A 09 de abril de 1918, enquanto faziam um render de tropas, os militares portugueses, comandados pelas forças britânicas, foram surpreendidos por um ataque alemão que acabaria por conquistar La Lys e depois as terras altas da Flandres, tomando Ypres e o monte Kemmel, já na Bélgica.

“A nossa linha da frente era exatamente aqui, passava aqui por estes terrenos, os alemães estavam aqui atrás desta floresta, de maneira que os nossos estavam aqui na linha da frente, o terreno aqui é muito húmido, você faz de um metro e tem logo água, os nossos estavam nas trincheiras praticamente na água e sem comer, oito dias praticamente sem ter o que comer, sem grandes condições”, relata João Marques.

Enquanto folheia o velho caderno com a relação dos militares sepultados nos cemitérios franceses de Richebourg e Boulogne Sur Mer e também de Antuérpia, na Bélgica, feito em 1937 pelo então Ministério da Guerra, João Marques lamenta que a participação de Portugal na I Guerra Mundial seja “praticamente desconhecida” pelos portugueses, porque “nas escolas não foi dita às crianças”.

“Há algumas [pessoas] que vêm de Portugal à procura, mas são mais as pessoas que vivem em França e que vêm aqui à capela [de Nossa Senhora de Fátima, construída em frente ao cemitério em 1976] todos os anos e fazem aqui o 13 de Maio, vem muita gente de todas as regiões de França”, afirma.

“Ainda na semana passada tive a visita de um casal que veio do Luxemburgo à procura do avô que morreu aqui, mas como não tinham o nome completo não o conseguimos encontrar”, diz.

No entanto, o imigrante português relata outro caso em que foi possível ajudar uma família portuguesa residente na Bélgica a encontrar um familiar morto em França: “Nós temos o livro que foi feito, temos os talhões, o nome da fila e o nome da cova, quando a pessoa tem o nome completo, se ele está aqui, conseguimos encontrar, ainda há pouco tempo encontrámos um soldado, a até tenho ali a fotografia dentro do museu, porque depois mandaram-ma e eu mandei fazer um quadrozinho”.

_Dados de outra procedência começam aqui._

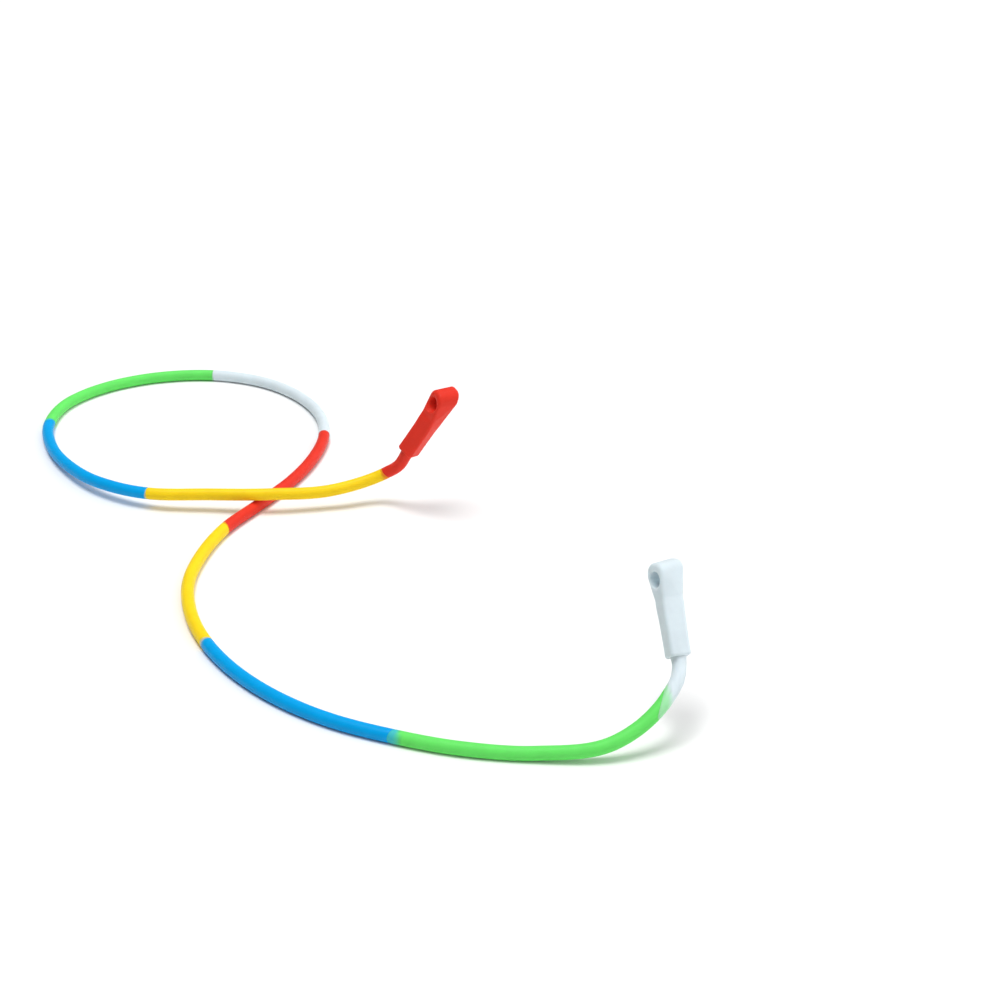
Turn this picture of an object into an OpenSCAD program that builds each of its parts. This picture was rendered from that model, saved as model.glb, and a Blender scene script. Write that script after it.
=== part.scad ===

1.831 soldados portugueses

No maior cemitério militar português em toda a Europa, junto à estrada nacional que chega à comuna de Richebourg, na região de Nord-Pas-de-Calais, estão enterrados 1.831 soldados portugueses, transferidos pela Comissão Portuguesa de Sepulturas de Guerra entre 1924 e 1938 de vários cemitérios em França, na Bélgica e na Alemanha.

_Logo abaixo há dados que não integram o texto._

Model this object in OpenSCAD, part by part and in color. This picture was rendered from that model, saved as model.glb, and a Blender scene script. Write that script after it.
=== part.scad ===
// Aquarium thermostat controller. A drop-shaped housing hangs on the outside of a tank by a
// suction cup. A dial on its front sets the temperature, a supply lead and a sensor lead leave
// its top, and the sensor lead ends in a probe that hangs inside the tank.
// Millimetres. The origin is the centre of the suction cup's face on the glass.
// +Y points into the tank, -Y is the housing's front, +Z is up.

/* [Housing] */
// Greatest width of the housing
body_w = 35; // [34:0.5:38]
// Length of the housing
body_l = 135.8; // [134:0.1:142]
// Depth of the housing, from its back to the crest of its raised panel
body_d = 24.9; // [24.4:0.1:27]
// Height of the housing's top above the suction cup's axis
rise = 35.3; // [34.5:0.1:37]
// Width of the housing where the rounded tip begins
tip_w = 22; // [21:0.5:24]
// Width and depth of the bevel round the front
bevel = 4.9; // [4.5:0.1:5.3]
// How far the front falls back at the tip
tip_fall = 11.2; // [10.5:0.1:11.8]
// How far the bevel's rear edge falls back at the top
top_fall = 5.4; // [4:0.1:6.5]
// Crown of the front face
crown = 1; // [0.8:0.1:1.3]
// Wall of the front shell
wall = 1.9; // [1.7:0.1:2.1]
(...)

O cemitério, sob jurisdição do Estado português e impecavelmente preservado, tem, além da bandeira de Portugal, várias referências simbólicas, como o escudo nacional, a cruz latina ou um altar de pedra onde estão inscritas as províncias portuguesas – Algarve, Alentejo, Beira Baixa, Beira Alta, Minho, Douro e Trás-os-Montes.

Entre as centenas de iniciativas que irão ser promovidas pelo Estado francês até 2018, no âmbito do centenário da I Guerra Mundial, o departamento de turismo da região de Béthune-Bruay, onde estão os principais monumentos portugueses, irá inaugurar uma ciclovia que passará pelo cemitério de Richebourg e pelo monumento de La Couture e um sistema de códigos de barras compatível com telemóveis e ‘tablets’ que terá informação histórica em português.

No âmbito da exposição ‘Ligne de Front’, que envolve dez câmaras municipais da região, em Nouve-Chapelle, a poucos quilómetros do cemitério, será projetada até 28 de setembro uma curta-metragem filmada em Portugal, da italiana Rossella Piccinno, sobre o Cristo nas Trincheiras, uma representação de Jesus Cristo levada para a guerra pelos soldados portugueses e que hoje está no Mosteiro da Batalha.

Em setembro será ainda inaugurada na Universidade de Toulouse uma exposição sobre Portugal na I Guerra Mundial, que se prolongará até 31 de dezembro deste ano.